All of them come to the same conclusion though: Consumers are being financially battered by inflation and the economy is slowing much quicker than Wall Street economists have factored into their 500-step multi-factor models.
“It has been a wild 48 hours in retail,” Jefferies Analyst Steph Wissink said on Yahoo Finance Live (video above). “We heard from Walmart yesterday and Target today. One of the things that stood out to us was the common patterns. We are seeing both companies are signaling that their stores are seeing strong traffic versus e-commerce. Both are seeing high costs to execute their business. Consumers are moving more towards essentials versus discretionary merchandise.”
“The last thing is not going to abate anytime soon,” Wissink added. “There were a lot of conversations among investors that maybe inflation for the consumer has peaked, but these companies are giving us very different signals that we are still seeing costs rise more than prices.”
Wild may even be an understatement. The two retailers have shed more than $65 billion in combined market cap in the past two sessions alone as investors rerate both stocks for the leaner quarters ahead.
The poor quarters from Walmart and Target have unleashed major sell-offs in other household name retailers such as Best Buy, Dollar General, Dollar Tree, and Costco.
Here are three takeaways that caught the analytical eyes of us here at Yahoo Finance.
1. Inflation has gotten out of control
Walmart and Target both saw serious margin pressure as inflation in the supply chain bore down on financial statements. The discounters were caught flat-footed in not raising prices fast enough to offset inflation’s ugly tentacles.
“We never expected the kind of cost increases in freight and transportation that we’re seeing right now,” Target chairman and CEO Brian Cornell told Yahoo Finance. Target estimates it may see an additional $1 billion in freight and transportation costs this year tied to near-record-high fuel and diesel prices.
The inflation theme was similar at Walmart, too.
“We still feel great about the business model of the company. I feel good about the year. It’s that we’re dealing with some things that we haven’t dealt with before, and we’ll work our way through it,” Walmart CFO Brett Biggs conceded in an interview with Yahoo Finance.
2. Bloated inventories
Both retailers saw inventories balloon by more than 30% in the first quarter, reflecting price increases by vendors but also consumers pulling back on discretionary purchases like home goods.

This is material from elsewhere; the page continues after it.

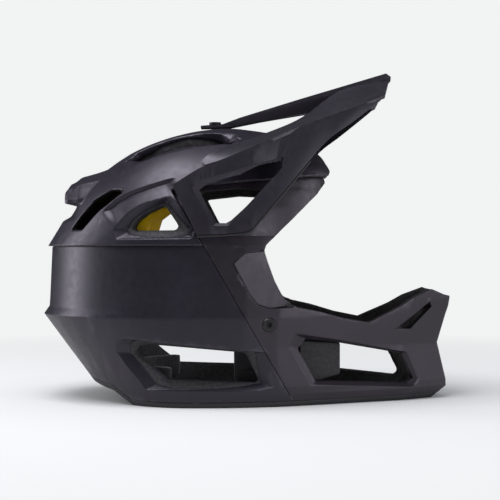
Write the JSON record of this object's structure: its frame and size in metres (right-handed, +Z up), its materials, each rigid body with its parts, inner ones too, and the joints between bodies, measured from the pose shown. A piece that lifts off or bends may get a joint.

Walmart noted general merchandise markdowns were $100 million greater than expected.
“Most of the increased inventory and related costs were related to buying over the past several quarters with a keen focus on in-stock, and now we’re in a short period of rightsizing it. The current sales strength and warmer weather in the U.S. give us confidence in our ability to work through this fairly quickly and strategically,” Biggs told analysts on the earnings call.
Analysts say it will take several quarters for the retailers to work through their excess inventories, pressuring margins further in the process.
3. Price increases are coming
Walmart and Target will now look to push through price increases on shoppers where they can in a bid to fend off inflation. The duo will also try to find cost savings in other parts of their operations to protect margins.
“First, we are going to try to hold costs with suppliers — but if prices go up in a certain way, then we’ll have to take prices [up] on items,” Biggs explained.
“We’ve got to make sure that we don’t lose our value positioning,” Target’s Cornell said. “So we are selectively and surgically passing on costs in certain categories where our cost of goods have skyrocketed, but from a freight transportation standpoint, that we’ve had to look at other ways to drive efficiency in our operations.”